- Aim
Write out the material below again, unchanged.

- Supplied data
__________
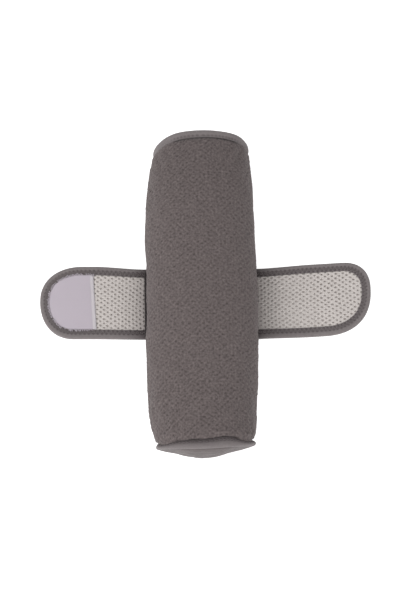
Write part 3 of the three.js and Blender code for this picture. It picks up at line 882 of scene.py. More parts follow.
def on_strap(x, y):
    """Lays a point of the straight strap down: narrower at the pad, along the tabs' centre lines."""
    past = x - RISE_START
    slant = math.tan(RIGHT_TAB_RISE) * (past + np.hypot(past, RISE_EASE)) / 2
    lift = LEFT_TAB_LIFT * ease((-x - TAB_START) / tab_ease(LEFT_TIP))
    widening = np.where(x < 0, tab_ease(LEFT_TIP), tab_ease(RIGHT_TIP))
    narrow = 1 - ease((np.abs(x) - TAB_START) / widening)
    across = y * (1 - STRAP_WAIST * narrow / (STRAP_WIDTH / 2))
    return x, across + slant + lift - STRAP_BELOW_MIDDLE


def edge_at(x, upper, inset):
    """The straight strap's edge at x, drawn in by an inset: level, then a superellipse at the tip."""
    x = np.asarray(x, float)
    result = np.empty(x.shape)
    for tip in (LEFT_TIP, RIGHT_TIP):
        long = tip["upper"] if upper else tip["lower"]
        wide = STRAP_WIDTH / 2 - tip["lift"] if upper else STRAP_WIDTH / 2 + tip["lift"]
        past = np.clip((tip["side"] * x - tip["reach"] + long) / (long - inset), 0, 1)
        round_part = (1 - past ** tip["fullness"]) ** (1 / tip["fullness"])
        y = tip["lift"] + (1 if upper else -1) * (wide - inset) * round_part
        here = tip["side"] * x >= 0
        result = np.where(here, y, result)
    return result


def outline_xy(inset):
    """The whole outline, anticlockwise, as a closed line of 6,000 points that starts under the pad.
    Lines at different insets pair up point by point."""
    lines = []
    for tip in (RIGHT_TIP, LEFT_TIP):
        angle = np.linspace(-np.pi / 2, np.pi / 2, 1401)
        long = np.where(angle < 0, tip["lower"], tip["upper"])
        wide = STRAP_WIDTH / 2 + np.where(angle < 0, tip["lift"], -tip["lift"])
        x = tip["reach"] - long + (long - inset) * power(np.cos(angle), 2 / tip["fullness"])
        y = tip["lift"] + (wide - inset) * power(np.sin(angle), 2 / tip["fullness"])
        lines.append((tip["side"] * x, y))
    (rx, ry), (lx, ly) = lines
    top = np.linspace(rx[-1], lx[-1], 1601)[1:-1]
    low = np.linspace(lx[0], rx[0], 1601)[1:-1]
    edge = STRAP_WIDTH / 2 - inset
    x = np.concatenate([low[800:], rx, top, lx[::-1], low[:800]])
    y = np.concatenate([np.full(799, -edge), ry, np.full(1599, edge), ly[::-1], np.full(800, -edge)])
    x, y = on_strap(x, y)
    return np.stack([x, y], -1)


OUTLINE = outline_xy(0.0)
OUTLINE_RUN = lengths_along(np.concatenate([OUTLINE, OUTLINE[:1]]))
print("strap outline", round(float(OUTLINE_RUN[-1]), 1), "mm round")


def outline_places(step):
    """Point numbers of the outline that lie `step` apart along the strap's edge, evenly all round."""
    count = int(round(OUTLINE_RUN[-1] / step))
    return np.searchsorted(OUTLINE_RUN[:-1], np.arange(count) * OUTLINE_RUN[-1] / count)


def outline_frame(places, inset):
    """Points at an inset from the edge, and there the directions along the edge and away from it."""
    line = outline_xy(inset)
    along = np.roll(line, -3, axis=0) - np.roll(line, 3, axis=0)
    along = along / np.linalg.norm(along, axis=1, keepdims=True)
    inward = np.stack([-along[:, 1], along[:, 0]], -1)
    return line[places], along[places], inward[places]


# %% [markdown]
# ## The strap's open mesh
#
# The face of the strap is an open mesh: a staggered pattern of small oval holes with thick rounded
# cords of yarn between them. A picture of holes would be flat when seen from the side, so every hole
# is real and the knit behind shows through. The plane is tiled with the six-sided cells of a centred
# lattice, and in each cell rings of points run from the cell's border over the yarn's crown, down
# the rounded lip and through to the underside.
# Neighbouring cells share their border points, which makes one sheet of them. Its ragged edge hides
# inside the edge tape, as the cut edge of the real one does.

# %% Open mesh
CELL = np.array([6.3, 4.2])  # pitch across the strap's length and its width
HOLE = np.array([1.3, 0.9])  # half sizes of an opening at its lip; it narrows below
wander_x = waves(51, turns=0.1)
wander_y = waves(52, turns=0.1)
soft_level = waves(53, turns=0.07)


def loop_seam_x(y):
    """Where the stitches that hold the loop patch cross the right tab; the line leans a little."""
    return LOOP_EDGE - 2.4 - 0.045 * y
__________
- Answer to this task
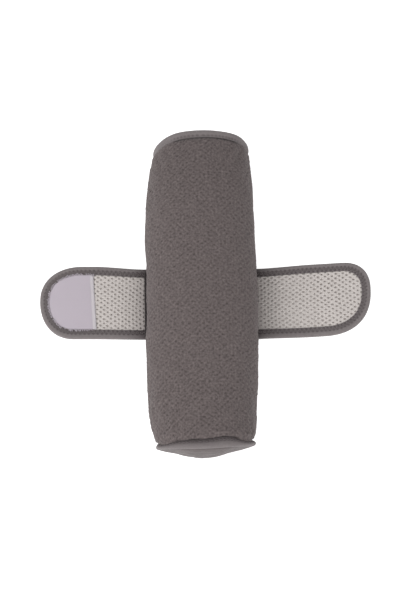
Write part 3 of the three.js and Blender code for this picture. It picks up at line 882 of scene.py. More parts follow.
def on_strap(x, y):
    """Lays a point of the straight strap down: narrower at the pad, along the tabs' centre lines."""
    past = x - RISE_START
    slant = math.tan(RIGHT_TAB_RISE) * (past + np.hypot(past, RISE_EASE)) / 2
    lift = LEFT_TAB_LIFT * ease((-x - TAB_START) / tab_ease(LEFT_TIP))
    widening = np.where(x < 0, tab_ease(LEFT_TIP), tab_ease(RIGHT_TIP))
    narrow = 1 - ease((np.abs(x) - TAB_START) / widening)
    across = y * (1 - STRAP_WAIST * narrow / (STRAP_WIDTH / 2))
    return x, across + slant + lift - STRAP_BELOW_MIDDLE


def edge_at(x, upper, inset):
    """The straight strap's edge at x, drawn in by an inset: level, then a superellipse at the tip."""
    x = np.asarray(x, float)
    result = np.empty(x.shape)
    for tip in (LEFT_TIP, RIGHT_TIP):
        long = tip["upper"] if upper else tip["lower"]
        wide = STRAP_WIDTH / 2 - tip["lift"] if upper else STRAP_WIDTH / 2 + tip["lift"]
        past = np.clip((tip["side"] * x - tip["reach"] + long) / (long - inset), 0, 1)
        round_part = (1 - past ** tip["fullness"]) ** (1 / tip["fullness"])
        y = tip["lift"] + (1 if upper else -1) * (wide - inset) * round_part
        here = tip["side"] * x >= 0
        result = np.where(here, y, result)
    return result


def outline_xy(inset):
    """The whole outline, anticlockwise, as a closed line of 6,000 points that starts under the pad.
    Lines at different insets pair up point by point."""
    lines = []
    for tip in (RIGHT_TIP, LEFT_TIP):
        angle = np.linspace(-np.pi / 2, np.pi / 2, 1401)
        long = np.where(angle < 0, tip["lower"], tip["upper"])
        wide = STRAP_WIDTH / 2 + np.where(angle < 0, tip["lift"], -tip["lift"])
        x = tip["reach"] - long + (long - inset) * power(np.cos(angle), 2 / tip["fullness"])
        y = tip["lift"] + (wide - inset) * power(np.sin(angle), 2 / tip["fullness"])
        lines.append((tip["side"] * x, y))
    (rx, ry), (lx, ly) = lines
    top = np.linspace(rx[-1], lx[-1], 1601)[1:-1]
    low = np.linspace(lx[0], rx[0], 1601)[1:-1]
    edge = STRAP_WIDTH / 2 - inset
    x = np.concatenate([low[800:], rx, top, lx[::-1], low[:800]])
    y = np.concatenate([np.full(799, -edge), ry, np.full(1599, edge), ly[::-1], np.full(800, -edge)])
    x, y = on_strap(x, y)
    return np.stack([x, y], -1)


OUTLINE = outline_xy(0.0)
OUTLINE_RUN = lengths_along(np.concatenate([OUTLINE, OUTLINE[:1]]))
print("strap outline", round(float(OUTLINE_RUN[-1]), 1), "mm round")


def outline_places(step):
    """Point numbers of the outline that lie `step` apart along the strap's edge, evenly all round."""
    count = int(round(OUTLINE_RUN[-1] / step))
    return np.searchsorted(OUTLINE_RUN[:-1], np.arange(count) * OUTLINE_RUN[-1] / count)


def outline_frame(places, inset):
    """Points at an inset from the edge, and there the directions along the edge and away from it."""
    line = outline_xy(inset)
    along = np.roll(line, -3, axis=0) - np.roll(line, 3, axis=0)
    along = along / np.linalg.norm(along, axis=1, keepdims=True)
    inward = np.stack([-along[:, 1], along[:, 0]], -1)
    return line[places], along[places], inward[places]


# %% [markdown]
# ## The strap's open mesh
#
# The face of the strap is an open mesh: a staggered pattern of small oval holes with thick rounded
# cords of yarn between them. A picture of holes would be flat when seen from the side, so every hole
# is real and the knit behind shows through. The plane is tiled with the six-sided cells of a centred
# lattice, and in each cell rings of points run from the cell's border over the yarn's crown, down
# the rounded lip and through to the underside.
# Neighbouring cells share their border points, which makes one sheet of them. Its ragged edge hides
# inside the edge tape, as the cut edge of the real one does.

# %% Open mesh
CELL = np.array([6.3, 4.2])  # pitch across the strap's length and its width
HOLE = np.array([1.3, 0.9])  # half sizes of an opening at its lip; it narrows below
wander_x = waves(51, turns=0.1)
wander_y = waves(52, turns=0.1)
soft_level = waves(53, turns=0.07)


def loop_seam_x(y):
    """Where the stitches that hold the loop patch cross the right tab; the line leans a little."""
    return LOOP_EDGE - 2.4 - 0.045 * y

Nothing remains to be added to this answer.